Project vs Product Team
Project vs Product Team
By Craig Williams
When it comes to creating teams to deliver software, I believe the impact and lag of getting the team to perform optimally is underestimated. Project teams are setup for a specific goal, they work towards that goal, they deliver and then they disband. And in my experience this has the potential to have some bad consequences. You can bring the best developers together, and they will deliver, but it will not necessarily be optimal.
I believe there are two areas that project team fall short when it comes to delivering software. The first is around the team dynamic and how the team grows as individuals and performs as a unit. The second area is around the practices that are required to deliver software in a manner whereby the team is continually able to eliminate waste.
If we take Bruce Tuckmans model of Forming, Storming, Norming and Performing. Teams start out in the Forming stage, where the team members are more interested in being accepted and causing as little conflict as possible. Even though the team might be delivering, it most likely is sub-optimal.
As software developers we need feedback, and the people we get it from is our team members.
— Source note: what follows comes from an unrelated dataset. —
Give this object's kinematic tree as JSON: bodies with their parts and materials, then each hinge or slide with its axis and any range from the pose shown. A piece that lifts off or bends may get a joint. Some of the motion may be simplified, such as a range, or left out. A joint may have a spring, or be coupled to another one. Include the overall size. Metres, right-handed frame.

In this stage we are likely to get only positive feedback and to give positive feedback. It takes time before we are comfortable giving and receiving the difficult feedback, which grows us as developers. We need to understand each other and how best to approach these difficult discussions. No developer likes to have their code criticized, and we need to learn each others temperament in order to deliver this feedback constructively.
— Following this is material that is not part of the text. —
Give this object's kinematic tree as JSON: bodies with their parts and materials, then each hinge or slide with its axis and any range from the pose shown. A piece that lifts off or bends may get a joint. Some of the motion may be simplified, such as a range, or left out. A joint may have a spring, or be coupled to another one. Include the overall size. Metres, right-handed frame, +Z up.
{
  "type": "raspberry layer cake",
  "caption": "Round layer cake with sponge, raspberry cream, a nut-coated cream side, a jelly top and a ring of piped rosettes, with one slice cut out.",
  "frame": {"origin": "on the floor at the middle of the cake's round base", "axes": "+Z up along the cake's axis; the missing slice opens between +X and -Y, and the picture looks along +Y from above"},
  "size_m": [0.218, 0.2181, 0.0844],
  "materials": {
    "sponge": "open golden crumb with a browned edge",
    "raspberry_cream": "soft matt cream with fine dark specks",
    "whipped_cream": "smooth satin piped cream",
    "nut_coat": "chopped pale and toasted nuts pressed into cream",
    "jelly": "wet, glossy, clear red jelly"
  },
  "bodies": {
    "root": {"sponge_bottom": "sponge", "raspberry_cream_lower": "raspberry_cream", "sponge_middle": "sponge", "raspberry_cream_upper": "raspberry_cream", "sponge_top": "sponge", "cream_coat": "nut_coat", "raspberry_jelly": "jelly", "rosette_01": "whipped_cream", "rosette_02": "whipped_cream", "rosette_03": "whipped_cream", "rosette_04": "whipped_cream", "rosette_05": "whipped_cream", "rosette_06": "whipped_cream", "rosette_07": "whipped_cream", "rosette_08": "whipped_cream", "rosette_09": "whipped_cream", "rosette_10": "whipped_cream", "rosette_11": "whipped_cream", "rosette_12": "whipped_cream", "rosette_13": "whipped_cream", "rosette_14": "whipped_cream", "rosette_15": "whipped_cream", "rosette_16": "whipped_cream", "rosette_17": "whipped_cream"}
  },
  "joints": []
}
Next the team moves into the storming phase, which is typically characterized by tension, struggle and sometimes argument. How long the team stays in this stage depends on the maturity of the team. Being able to constructively debate and argue around ideas is crucial for the delivery of good sound software. In this phase team members would be arguing strongly for their ideas in an attempt to prove their competency, possibly at the detriment of a idea of a quieter less outgoing developer.
This type or arguing is typically wasteful and the team lead must steer the team in order that the arguing does not lead to dissent. I have found that in this phase the argument often revolves around problems and not solutions, because the team members are not fully aware of the domain they are working in.
The team needs to be in a safe space where ideas are thrashed out and everyone contributes. All the pomp and ceremony of shouting loudest for ones own ideas needs to be replaced by efficient idea generation and discussion. This starts to occur when the team moves into the norming stage. During this stage the team is starting to all pull in the same direction with a common goal. They are starting to work efficiently together and they are becoming effective in delivering software. However, the leader must still be cognizant of the fact that team members might still be shying away from conflict and not debating problems to the fullest.
Finally we get to the performing phase, in this phase the leader becomes a participant and the team really performs as a unit. This is the phase that we want to keep a development team at. This not only allows team members to grow as better developers, testers or BA’s (Business Analysts), but most importantly the team delivers software in the most efficient way that their constraints will allow them.
I have also notice that as team members come and go, the team will move between these phases. New team members bring fresh ideas and approaches that inevitably unbalance the status quo. This is a good thing, but the team leader must be aware of this and facilitate the team quickly moving back to the performing phase.
Moving away from the team dynamic I also believe that it is not in the project teams best interests to work towards a set of principles to enable continuous improvement. Unless they are working in an environment where tools such as Jenkins and Sonar are already in place there is no incentive to leave this legacy. The project team is there to deliver working software, not to ensure the future maintainability and quality of the software.
When a team is working towards long term goals, such as a product team would be, it is in their best interest to setup automated mechanisms to provide feedback that empower the team to constantly improve their software. In my experience, having something as simple as Sonar running against your code base daily and then fixing any new violations from the previous day, allows for the slow incremental improvement of software. And you experience the benefit of this over an extended period of time, not overnight.
A team revolving around a product has the prospective of performing manual tasks into perpetuity, unless they leave the team of course. A project team on the other hand has a set period after which they will move on. Therefore it is in the product teams best interest to eliminate these wasteful manual tasks and automate them.
I have just recently had the experience whereby deployments took multiple steps across multiple machines, it is now automated and deployments can be done with a single button click. This saves a developer 15 minutes for each deployment, and anyone in the team can now do a deployment. It is not a technical task anymore. We did this, not only because it is good practice, but because none of us enjoyed doing it and it would be a task that would not go away.
So, in closing, I believe that it is in an organizations best interests to have their delivery orientated around product teams, rather than creating project teams that are created to deliver a set of requirements and the then disbanded on completion. This tends towards a short term view that could lead to problems in the future.